COMO CUALQUIER PRETEXTO ES bueno para darse un gusto, este año, aprovechando que se conmemoran los 400 años de la segunda parte del Quijote, volví a picar entre las páginas del libro de Cervantes.
Y como la lectura del Quijote es infinita y remite a todos los libros y a varios siglos de reflexión sobre la condición humana, acabé releyendo El arte de la novela, el primer libro de ensayos de Milan Kundera. Recordaba que en sus primeras páginas había una idea que me resultó sugerente en su momento, pero cuya dimensión sólo asimilé después de esta segunda lectura. Y es que según Kundera, la Edad Moderna no sólo fue creada por la duda y el racionalismo de Descartes, sino por la ironía y la ambigüedad de Cervantes. Cuando Alonso Quijano salió al mundo convertido en don Quijote, encontró que ya no había un dios que juzgara si lo que hacía era bueno o malo, digno o reprochable. Lo único que se encontró fue la mirada humana, que a lo largo de la novela se descubre incapaz de juzgar con certeza sus actos. Don Quijote está loco, sin duda, pero también demuestra más lucidez que nadie. Siendo idealista y noble, su comportamiento entraña enormes peligros para los demás. A partes iguales, su aventura encarna la nobleza y la imbecilidad humanas. Don Quijote no es un caballero, es una contradicción andante, y no muy lejos de él cabalgamos todos.
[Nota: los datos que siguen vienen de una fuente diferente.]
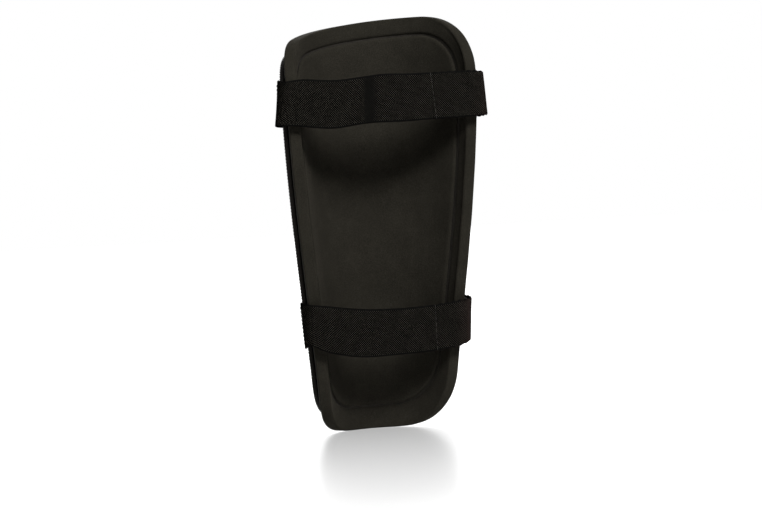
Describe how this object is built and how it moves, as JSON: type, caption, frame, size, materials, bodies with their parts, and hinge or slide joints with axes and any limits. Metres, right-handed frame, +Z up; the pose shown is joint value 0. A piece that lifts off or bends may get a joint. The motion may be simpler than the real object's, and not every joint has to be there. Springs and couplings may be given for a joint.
{
  "type": "shin guard",
  "caption": "Shin guard with a ribbed hard shell, foam backing, raised centre pad and elastic hook-and-loop straps round the calf.",
  "frame": {"origin": "middle of the flat of the ankle edge that the guard stands on, at the middle of the foam backing", "axes": "+Z up from the ankle edge to the knee edge, +Y out through the shell, leg side towards -Y"},
  "size_m": [0.1448, 0.0729, 0.27],
  "materials": {
    "shell": "moulded polypropylene, satin",
    "foam": "closed-cell foam, matt",
    "lining": "brushed polyester knit",
    "elastic": "woven elastic webbing",
    "hook": "nylon hook tape",
    "loop": "nylon loop tape, fuzzy",
    "thread": "bonded polyester thread"
  },
  "bodies": {
    "guard": {"hard_shell": "shell", "foam_backing": "foam", "backing_lining": "lining", "shin_pad": "foam", "pad_cover": "lining", "upper_strap_anchor": "elastic", "upper_anchor_seam": "thread", "upper_loop_patch": "loop", "lower_strap_anchor": "elastic", "lower_anchor_seam": "thread", "lower_loop_patch": "loop"},
    "upper_strap": {"upper_strap_band": "elastic", "upper_hook_front": "hook", "upper_band_seam": "thread"},
    "upper_tab": {"upper_strap_tab": "elastic", "upper_hook_patch": "hook", "upper_tab_seam": "thread"},
    "lower_strap": {"lower_strap_band": "elastic", "lower_hook_front": "hook", "lower_band_seam": "thread"},
    "lower_tab": {"lower_strap_tab": "elastic", "lower_hook_patch": "hook", "lower_tab_seam": "thread"}
  },
  "joints": [
    {"name": "upper_strap_swing", "type": "hinge", "parent": "guard", "child": "upper_strap", "pos_m": [-0.06861, -0.05473, 0.216], "axis": [0, 0.0721, -0.9974], "range_deg": [0, 70]},
    {"name": "upper_tab_peel", "type": "hinge", "parent": "upper_strap", "child": "upper_tab", "pos_m": [0.07163, -0.05473, 0.216], "axis": [0, 0.0721, -0.9974], "range_deg": [0, 112]},
    {"name": "lower_strap_swing", "type": "hinge", "parent": "guard", "child": "lower_strap", "pos_m": [-0.05609, -0.04429, 0.0715], "axis": [0, 0.0721, -0.9974], "range_deg": [0, 70]},
    {"name": "lower_tab_peel", "type": "hinge", "parent": "lower_strap", "child": "lower_tab", "pos_m": [0.05911, -0.04429, 0.0715], "axis": [0, 0.0721, -0.9974], "range_deg": [0, 112]}
  ],
  "couplings": [
    {"joint": "upper_tab_peel", "follows": "upper_strap_swing", "ratio": 1.6},
    {"joint": "lower_tab_peel", "follows": "lower_strap_swing", "ratio": 1.6}
  ]
}
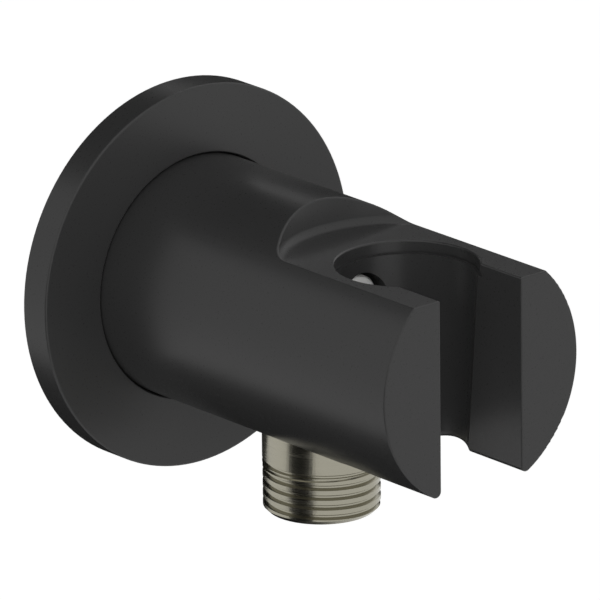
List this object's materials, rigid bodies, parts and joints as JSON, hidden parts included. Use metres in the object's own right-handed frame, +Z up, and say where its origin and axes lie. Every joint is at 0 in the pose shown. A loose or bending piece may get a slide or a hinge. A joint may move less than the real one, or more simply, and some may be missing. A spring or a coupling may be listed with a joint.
{
  "type": "wall outlet elbow",
  "caption": "Round wall outlet elbow with a fixed hand shower holder: rosette, cylindrical body, tapered open holder on top and a threaded nipple pointing down.",
  "frame": {"origin": "where the body's axis meets the wall, on the inlet thread's axis", "axes": "+Y into the wall along the inlet thread, +Z up, +X to the right for someone who faces the wall"},
  "size_m": [0.07, 0.0947, 0.07],
  "materials": {
    "black_coat": "matt black powder coat",
    "seal_rubber": "moulded black rubber",
    "brass": "machined brass",
    "stainless_steel": "bright stainless steel",
    "nickel_plate": "dark nickel plate on brass",
    "valve_plastic": "moulded natural acetal",
    "poppet_plastic": "moulded blue acetal"
  },
  "bodies": {
    "fitting": {"housing": "black_coat", "rosette": "black_coat", "wall_seal": "seal_rubber", "rosette_o_ring": "seal_rubber", "water_elbow": "brass", "fixing_screw": "stainless_steel", "outlet_nipple": "nickel_plate", "nipple_o_ring": "seal_rubber", "valve_seat": "valve_plastic", "valve_o_ring": "seal_rubber", "valve_cage": "valve_plastic", "valve_spring": "stainless_steel"},
    "poppet": {"valve_poppet": "poppet_plastic", "poppet_seal": "seal_rubber"}
  },
  "joints": [
    {"name": "poppet_lift", "type": "slide", "parent": "fitting", "child": "poppet", "axis": [0, 0, -1], "range_m": [0, 0.002], "stiffness_N_per_m": 50, "springref_m": -0.002, "deforming": ["valve_spring"]}
  ]
}
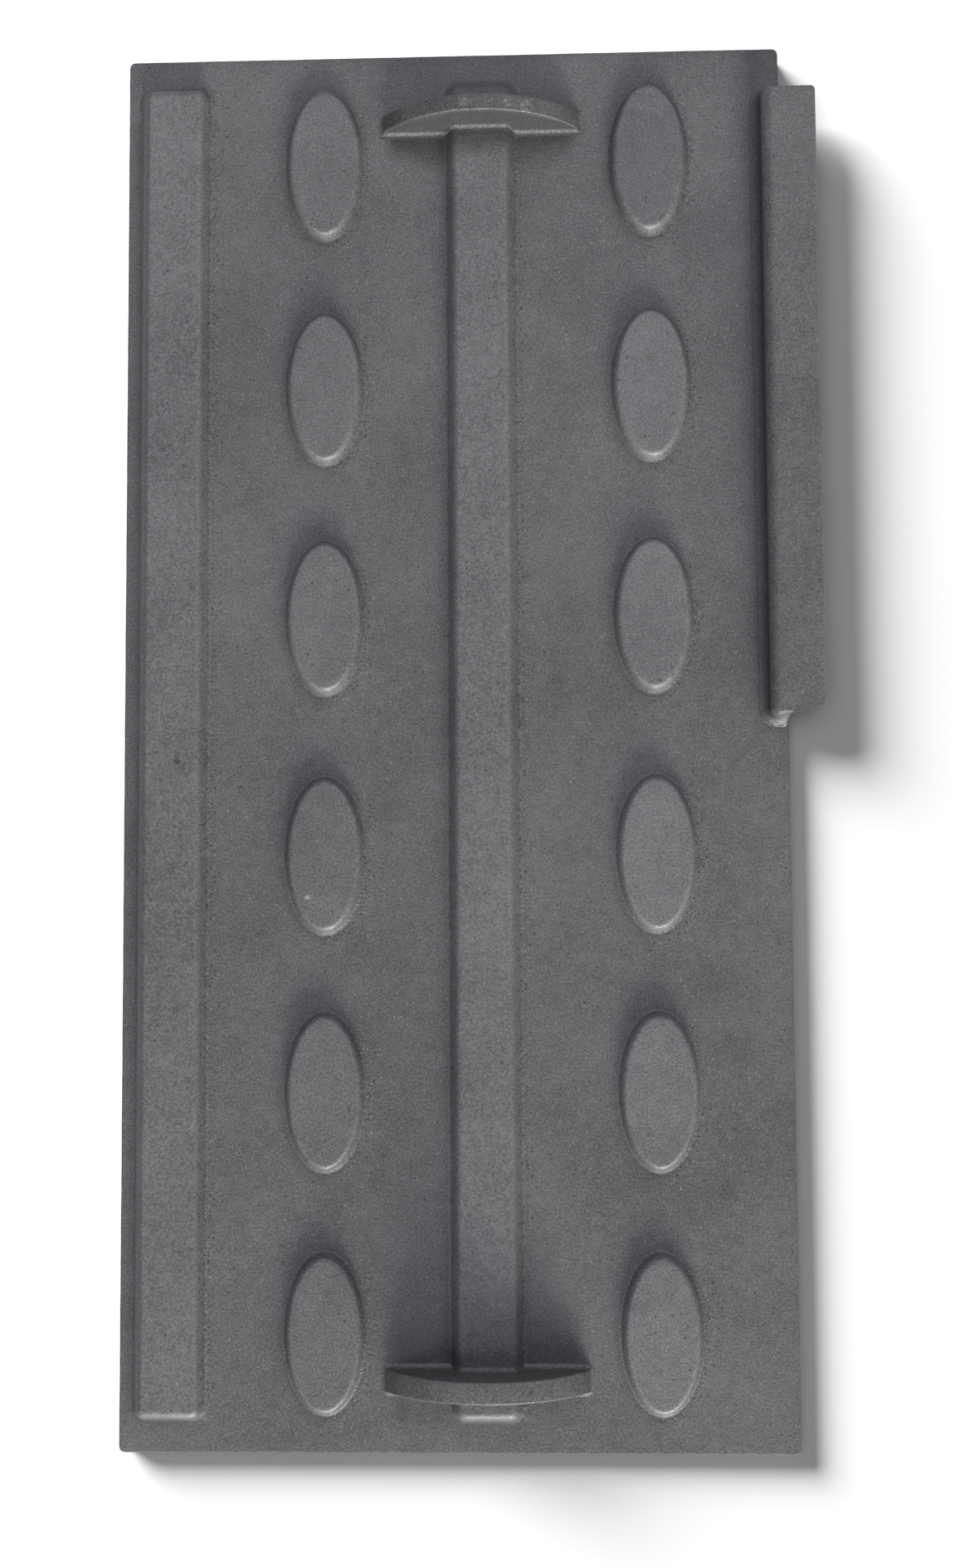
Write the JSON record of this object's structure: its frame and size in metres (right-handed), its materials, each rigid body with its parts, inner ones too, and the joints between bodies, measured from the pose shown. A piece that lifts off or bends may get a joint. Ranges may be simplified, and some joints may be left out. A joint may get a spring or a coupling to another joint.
{
  "type": "fireback",
  "caption": "Rectangular cast-iron stove fireback with a ribbed and padded back, half-moon lugs and a side lip that laps over the adjoining plate.",
  "frame": {"origin": "middle of the whole outline, on the smooth fire face that the plate lies on", "axes": "+X across the plate towards the lip, +Y up the plate's length towards its lipped end, +Z out of the ribbed back"},
  "size_m": [0.2144, 0.43, 0.024],
  "materials": {
    "plate": "sand-cast grain under dark grey stove paint",
    "ribs": "sand-cast grain under dark grey stove paint, edges rubbed lighter",
    "pads": "sand-cast grain under dark grey stove paint, edges rubbed lighter",
    "lugs": "sand-cast grain under dark grey stove paint, bare metal spots on the free edge",
    "lip": "sand-cast grain under dark grey stove paint"
  },
  "bodies": {
    "root": {"base_plate": "plate", "left_bar": "ribs", "centre_rib": "ribs", "top_lug": "lugs", "bottom_lug": "lugs", "edge_lip": "lip", "left_pad_1": "pads", "left_pad_2": "pads", "left_pad_3": "pads", "left_pad_4": "pads", "left_pad_5": "pads", "left_pad_6": "pads", "right_pad_1": "pads", "right_pad_2": "pads", "right_pad_3": "pads", "right_pad_4": "pads", "right_pad_5": "pads", "right_pad_6": "pads"}
  },
  "joints": []
}
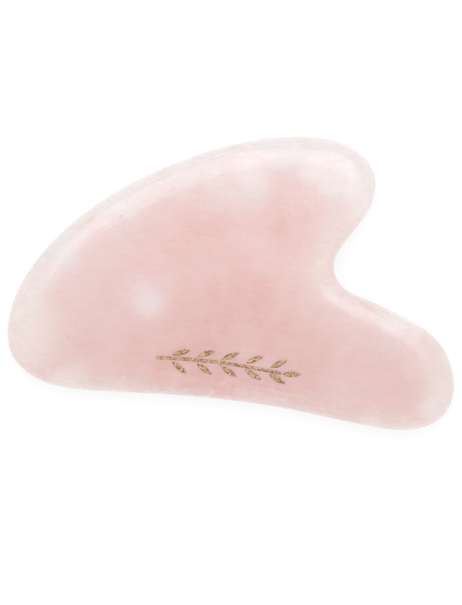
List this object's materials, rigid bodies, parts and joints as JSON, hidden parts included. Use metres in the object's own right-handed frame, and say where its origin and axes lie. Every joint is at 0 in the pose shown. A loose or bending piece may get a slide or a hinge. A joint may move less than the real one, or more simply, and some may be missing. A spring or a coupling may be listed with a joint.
{
  "type": "gua sha board",
  "caption": "Flat hand-held massage board of polished rose quartz with a rounded rim, a horn and a tail either side of a notch, and a gilded leaf sprig engraved in its face.",
  "frame": {"origin": "middle of the board's length and width, on its plain resting face", "axes": "+X along the board's length towards the horn and the tail, +Y across it towards the long curved back, +Z through its thickness, out of the engraved face"},
  "size_m": [0.096, 0.0596, 0.007],
  "materials": {
    "rose_quartz": "hand-polished, translucent",
    "gilt_paint": "gold glitter"
  },
  "bodies": {
    "root": {"gilt_leaf_lower_1": "gilt_paint", "gilt_leaf_lower_2": "gilt_paint", "gilt_leaf_lower_3": "gilt_paint", "gilt_leaf_lower_4": "gilt_paint", "gilt_leaf_lower_5": "gilt_paint", "gilt_leaf_tip": "gilt_paint", "gilt_leaf_upper_1": "gilt_paint", "gilt_leaf_upper_2": "gilt_paint", "gilt_leaf_upper_3": "gilt_paint", "gilt_leaf_upper_4": "gilt_paint", "gilt_leaf_upper_5": "gilt_paint", "gilt_stem": "gilt_paint", "quartz_board": "rose_quartz"}
  },
  "joints": []
}
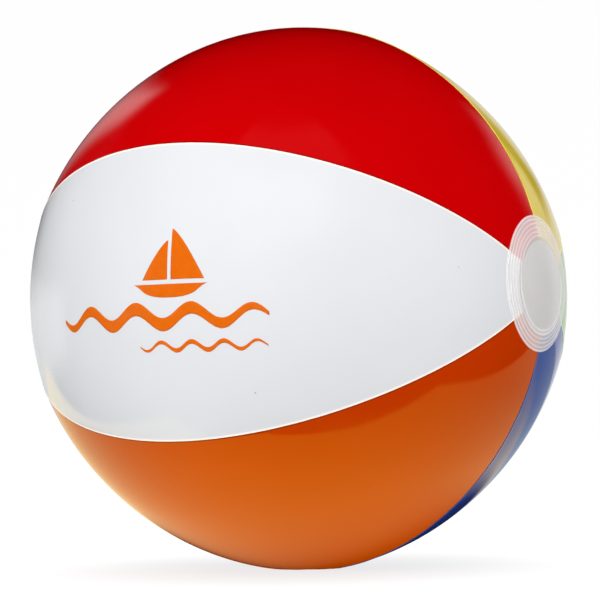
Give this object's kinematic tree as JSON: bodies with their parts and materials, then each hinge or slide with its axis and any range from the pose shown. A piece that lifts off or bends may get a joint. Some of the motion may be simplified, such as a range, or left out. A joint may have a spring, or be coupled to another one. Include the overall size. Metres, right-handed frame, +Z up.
{
  "type": "inflatable beach ball",
  "caption": "Blown-up vinyl beach ball of coloured gore panels joined at raised seams, with ribbed translucent end discs and a push-in valve.",
  "frame": {"origin": "centre of the ball", "axes": "+X along the polar axis, out through the front end disc; +Z up, away from the flat that the ball stands on; the valve faces -X"},
  "size_m": [0.3117, 0.3046, 0.3081],
  "materials": {
    "red_vinyl": "glossy film",
    "white_vinyl": "glossy film",
    "orange_vinyl": "glossy film",
    "blue_vinyl": "glossy film",
    "green_vinyl": "glossy film",
    "yellow_vinyl": "glossy film",
    "milky_vinyl": "glossy translucent film",
    "valve_vinyl": "soft satin moulding"
  },
  "bodies": {
    "ball": {"panel_red": "red_vinyl", "panel_white": "white_vinyl", "panel_orange": "orange_vinyl", "panel_blue": "blue_vinyl", "panel_green": "green_vinyl", "panel_yellow": "yellow_vinyl", "front_end_disc": "milky_vinyl", "rear_end_disc": "milky_vinyl", "valve_flange": "valve_vinyl", "valve_collar": "valve_vinyl"},
    "valve_stem": {"valve_stem": "valve_vinyl"},
    "stopper": {"stopper": "valve_vinyl", "stopper_strap": "valve_vinyl"},
    "check_flap": {"check_flap": "valve_vinyl"}
  },
  "joints": [
    {"name": "valve_pull", "type": "slide", "parent": "ball", "child": "valve_stem", "axis": [-1, 0, 0], "range_m": [0, 0.0125], "deforming": ["valve_collar"]},
    {"name": "stopper_swing", "type": "hinge", "parent": "valve_stem", "child": "stopper", "pos_m": [-0.15518, 0, 0.0082], "axis": [0, 1, 0], "range_deg": [0, 140]},
    {"name": "flap_swing", "type": "hinge", "parent": "valve_stem", "child": "check_flap", "pos_m": [-0.13478, 0, 0.006], "axis": [0, -1, 0], "range_deg": [0, 60], "stiffness_Nm_per_rad": 0.00002}
  ]
}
Con don Quijote no sólo descubrimos las verdades contradictorias, Alonso Quijano fue el primer personaje que decidió cambiar su vida. Lo de menos es que su impulso haya sido racional o descabellado, lo importante es que al salir de su casa estuvo dispuesto a vivir a la luz de sus fantasías y deseos, sin dejarse condicionar por las limitaciones que le imponían la vejez, la moral o el sitio que se ocupaba en la sociedad. A pesar de lo inhóspito, el mundo que encontró don Quijote le permitió seguir adelante con su absurda y genial peripecia. En su camino encontró más palos y burlas que satisfacciones, pero a la vez demostraba que en la Edad Moderna, sin dioses ni doctrinas incontestables, cada cual tendría que modelar su existencia apelando a sus deseos y convicciones.
Y no sólo eso. La figura de don Quijote ennobleció a los rebeldes que decidían impugnar el mundo con sus actitudes. Con don Quijote surgió el primer romántico, es decir, el primer hombre moderno que odió a la Modernidad; también el primero que estableció como prioridad buscar fuentes morales distintas —en su caso el vetusto ideal caballeresco— para darle un giro radical a la existencia. Sus herederos fueron poetas como Wordsworth o Coleridge, que abominaron del mundo racional que había roto el vínculo con la naturaleza, y los simbolistas, en especial Rimbaud, el primero que dijo en voz alta lo que Alonso Quijano rumiaba en silencio: “Hay que cambiar la vida”.
La fantasía persigue desde entonces a la mujer y al hombre modernos. ¿Por qué no vivir de otra manera? ¿Por qué no experimentar con la vida? ¿Por qué no buscar nuevas formas de convivir, de amar, de valorar? Detrás de estas preguntas despunta otra paradoja. Querer ser otros es lo que nos hace ser lo que somos. La vida es lo que nos va pasando mientras intentamos cambiarla, igual que a don Quijote.